The new CBO data show that changes in law enacted since January 2001 increased the deficit by $539 billion in 2005. In the absence of such legislation, the nation would have a surplus this year. Tax cuts account for nearly half — 48 percent — of this $539 billion in increased costs. [1] Increases in program spending make up the other 52 percent and have been primarily concentrated in defense, homeland security, and international affairs.
Got that? By 2005, Bush’s tax cuts and uncreased defense spending (much of it for his unnecessary war in Iraq) was responsible for turning what would have been a Federal Budget surplus into a $539 Billion deficit. Now the Republicans want to make those tax cuts which are about to expire permanent.
And here’s what the Committee for a Responsible Federal Budget are saying about the cost of extending the Bush tax cuts. Between the years 2011 and 2018, extending the the Bush tax cuts of 2001 and 2003 would add $3.28 TRILLION DOLLARS to the Federal deficit. That is simply a staggering amount of money that republicans are willing to forego while voting for more Defense spending and refusing to extend unemployment benefits.
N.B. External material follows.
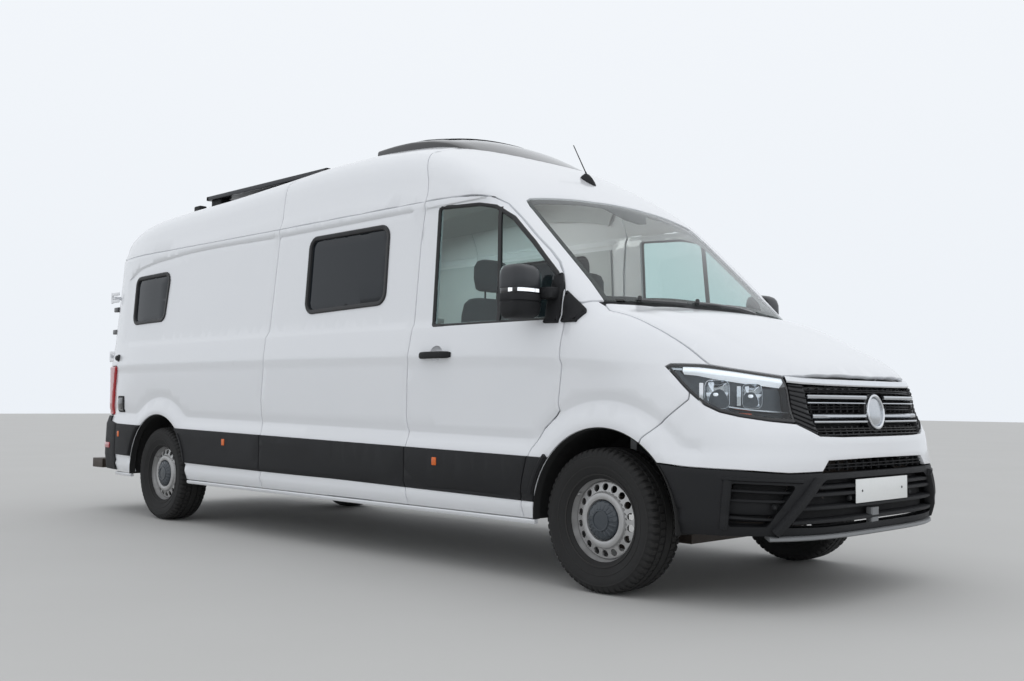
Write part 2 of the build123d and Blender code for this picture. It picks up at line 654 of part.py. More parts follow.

Yet, Republican Senator John Kyl said that deficits be damned, these tax cuts are too important to not extend them regardless of their effect on the deficit. Senator Minority Leader Mitch McConnell (R) backed Kyl up by making the statement that cutting taxes increases tax revenues, despite all the evidence in the Bush years that they had no such effect.
Rachel Maddow last night pointed out that even George Bush’s economic team never made the claim that tax cuts increase tax revenues. Indeed, here is what Greg Mankiw, Chair of the Bush Administration’s Council on Economic Advisers recently stated regarding the revenue generating fantasy of the Bush tax cuts:
How about George W. Bush’s CEA chair, Greg Mankiw, who used the term “charlatans and cranks” for people who believed that “broad-based income tax cuts would have such large supply-side effects that the tax cuts would raise tax revenue.” He continued: “I did not find such a claim credible, based on the available evidence. I never have, and I still don’t.”
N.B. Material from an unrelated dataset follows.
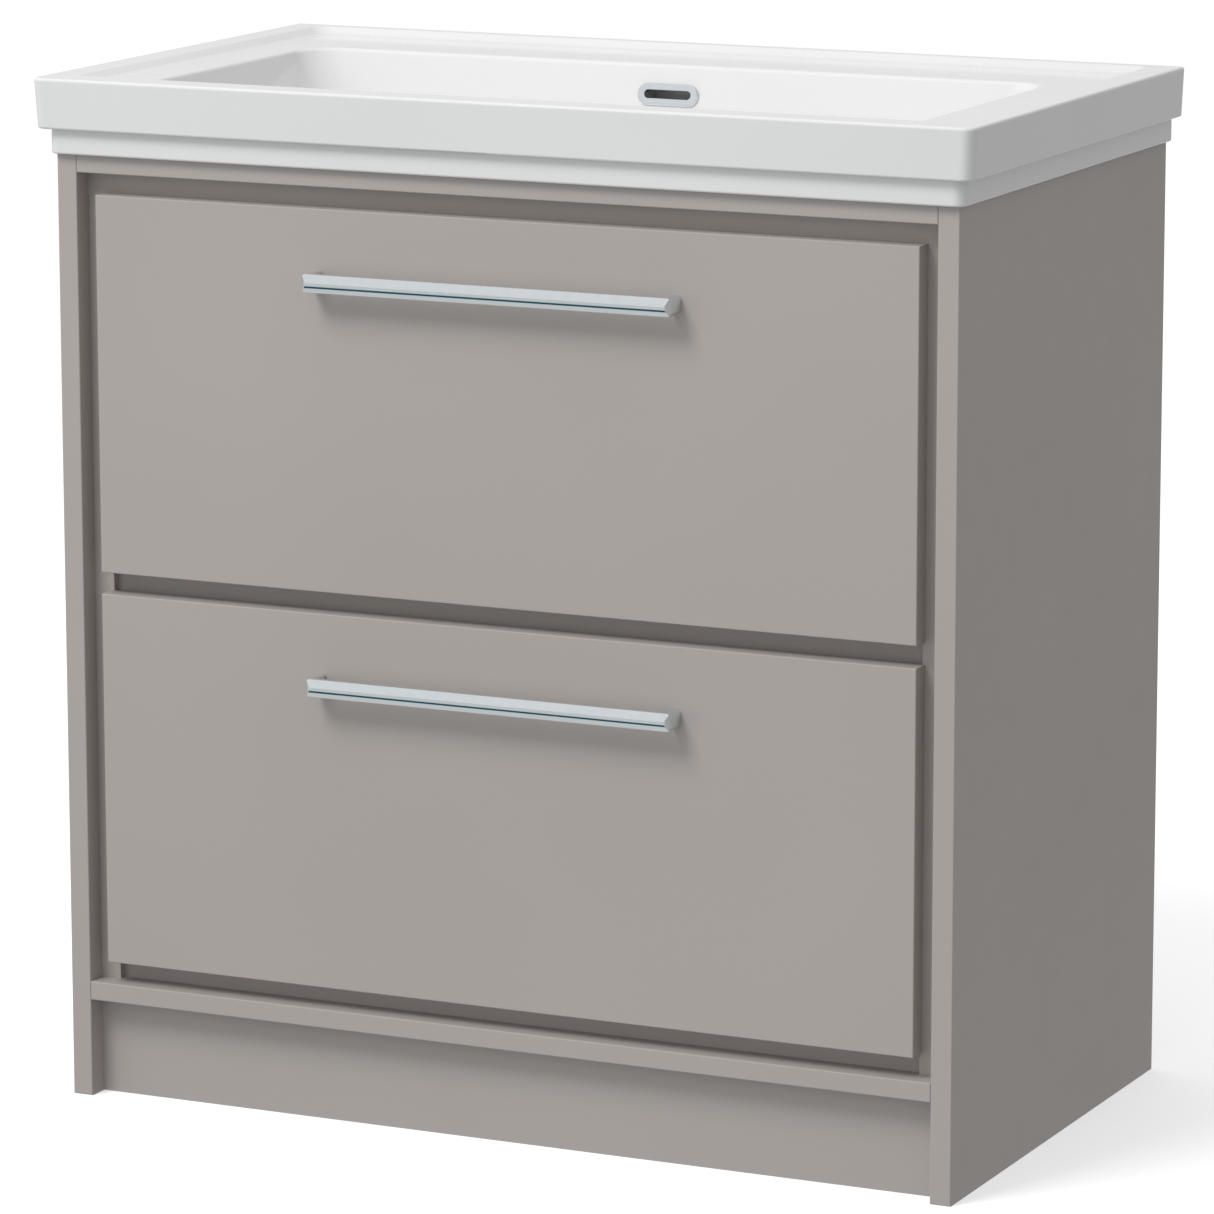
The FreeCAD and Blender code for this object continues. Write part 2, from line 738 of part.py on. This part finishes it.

Again, Professor Mankiw is a conservative economist, not some “leftist Obama worshiper” (as those who read his blog well know). Yet even he acknowledges that to claim Large tax cuts are the way to increase Federal revenue and reduce the deficit are, in his own words, “charlatans and cranks.” In franker terms he is calling these tax cut favoring Republicans either liars or crazy people, depending on whether they really believe what they claim they believe.
The claims that tax cuts are beneficial and the more tax cuts the better, especially for the wealthiest among us, have always been based on the belief that decreasing tax cuts for wealthy people will create job growth. The theory goes that rich people and corporations with extra cash in their pockets will invest in industries that fuel job growth in America. Unfortunately, the record does not support that theory or their ideological (or selfish) fervor in promoting such policies:
Well over the eight years of the Bush Presidency, when the largest tax cuts in modern times were passed by Congress because Bush demanded them, 3 million jobs were created, not enough to keep up with the growth of the US work force during those years. Even the Wall Street Journal, hardly a Socialist hotbed of Obamabots, found this to be, as the title to this article states rather bluntly:
“Bush On Jobs: The Worst Track Record On Record”
The Bush administration created about three million jobs (net) over its eight years, a fraction of the 23 million jobs created under President Bill Clinton’s administration and only slightly better than President George H.W. Bush did in his four years in office.
Here’s how they arrive at those figures:
Here’s a look at job creation under each president since the Labor Department started keeping payroll records in 1939. The counts are based on total payrolls between the start of the month the president took office (using the final payroll count for the end of the prior December) and his final December in office.
Because the size of the economy and labor force varies, we also calculate in percentage terms how much the total payroll count expanded under each president. The current President Bush, once taking account how long he’s been in office, shows the worst track record for job creation since the government began keeping records.
Yet this is what the Republicans are running on in their bid to retake control of Congress: More Tax Cuts fro the rich and corporations, more Defense spending (even for items the Pentagon doesn’t want), and more sacrifice for everyone else, i.e., anyone who doesn’t make over $200,000 per year, and major corporations who can evade taxes.
Oh and cutting the deficit, of course. Just don;t ask them how they plan to do that if you want a serious answer.